Palmipèdes gras - influenza aviaire :
 Des éleveurs soumis à une violence économique et psychologique

« C’est très bizarre ! » Tristan Cordier montre les étagères quasiment vides du local où sont entreposées les conserves de foies gras et autres préparations à base de canard gras. En ce 13 décembre, à l’approche des fêtes de fin d’année, elles devraient être bondées.  « Normalement, demain devrait être notre plus grosse journée de l’année. » Mais cette année, rien n’est normal. Les parcours sont pleins d’herbe, quelques moutons y ont pris la relève des canards ; les bâtiments d’élevage loin d’être remplis. Il a quand même pu rentrer 1 100 canetons d’un jour, 300 fin novembre, 800 la veille de notre rencontre, en provenance d’un couvoir situé en Vendée où il se sert habituellement, « avec laisser-passer, rentrer des canards c’est administrativement très compliqué ». Ils seront prêts au printemps. Si tout va bien. Car dans 28 jours, des analyses devront être faites sur les derniers arrivés et si un écouvillon s’avère positif, ils devront tous être abattus. « Tout peut s’arrêter du jour au lendemain, il y a une inquiétude quotidienne, une violence psychologique. »

Tristan Cordier travaille avec ses parents et son oncle. La Ferme de Péchevy, située à Monclar-de-Quercy élève, transforme et commercialise 4 000 canards. Cette année, il leur manque 2 900 canards qui auraient dû rentrer entre juin et août. Le calcul est simple : ils ont perdu 70% de leur chiffre d’affaires. « On ne sera probablement jamais indemnisé. Les élevages des zones indemnes sont exclus des dispositifs d’indemnisation. » Il n’y a pas eu d’abattages durant 9 mois, le stock est épuisé. Leur mode de commercialisation en vente directe les amène à recevoir de nombreux appels téléphoniques pour des commandes : « Les clients ne sont souvent pas du tout au courant de notre situation.

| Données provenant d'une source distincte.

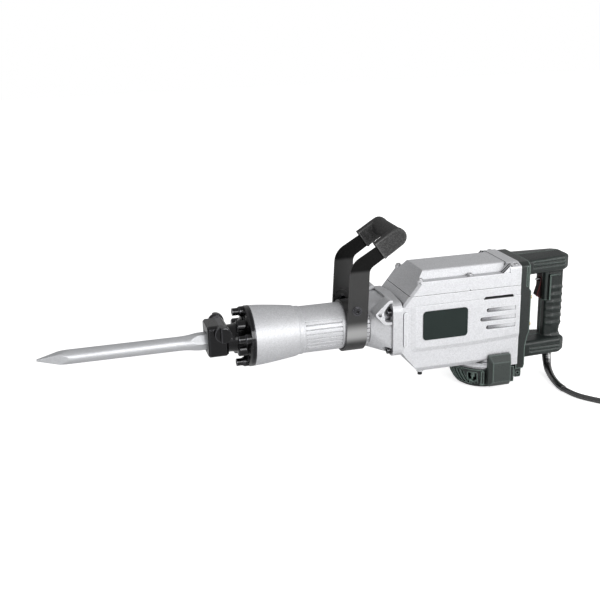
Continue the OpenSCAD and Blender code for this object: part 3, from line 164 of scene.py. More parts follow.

Ils voient les supermarchés pleins de choses qui viennent de l’étranger, pensent que la grippe aviaire est finie. Et après avoir reçu les explications, ils sont tristes pour nous et pleins de regrets car il y a une association très forte entre le foie gras et les fêtes. »  

Filière menacée

Lui qui est président de l’AVP 82, l’association des éleveurs de palmipèdes gras et bien qu’elle soit actuellement « en dormance à cause de la violence de la crise », conserve une attention et une vision collective sur la situation tarn-et-garonnaise : « Je prends le temps de dire que la situation est très compliquée pour les éleveurs. » Il fait référence aux investissements réalisés pour les mises aux normes liées à l’influenza aviaire, « beaucoup ont emprunté ».  Il relate une estimation qui fait état de 50% de mises en place réalisées de mai à septembre, « les mois où l’on met en place pour les fêtes » et sur ces 50 %, il y a une part non négligeable de canettes : « Les gens sont désespérés, certains ont pris ce qu’ils ont trouvé pour ne pas perdre leurs clients. Le foie des canes est rouge, innervé et plus petit, le gavage marche plus ou moins bien. » Et de résumer le contexte tarn-et-garonnais pour les fêtes : « Il n’y en aura peut-être pas pour tout le monde ou pas forcément de la qualité voulue. »

Il regrette que les couvoirs aient été laissés libres de s’organiser à leur guise : « Ils ont servi prioritairement les gros industriels ou choisi de faire des rotations. Il y a des éleveurs qui ont eu zéro rentrée, d’autres une puis plus rien. En Tarn-et-Garonne, nous sommes 80% à être des petits producteurs indépendants, nous n’avons pas la possibilité de négocier. » Il explique que les couvoirs ont maintenant retrouvé un rythme de production presque normal mais que, du fait de la multiplication des zones réglementées en raison de la multiplication des foyers, ils peinent désormais à vendre leur production.

Il attend que la vaccination, dans laquelle il met beaucoup d’espoir, soit ciblée prioritairement sur les couvoirs et ajoute : « il faut que l’Etat prenne des mesures pour protéger les six sites encore plus sensibles d’élevage de grands-parentaux ».

Tristan s’inquiète aussi pour l’avenir de la filière du département. « Le renouvellement des générations est arrêté net. Quel jeune va vouloir s’installer avec une production si aléatoire, dans une folie pareille ? » Lui-même, âgé de 27 ans, déplore de n’avoir « même pas le luxe de se poser la question de son avenir ».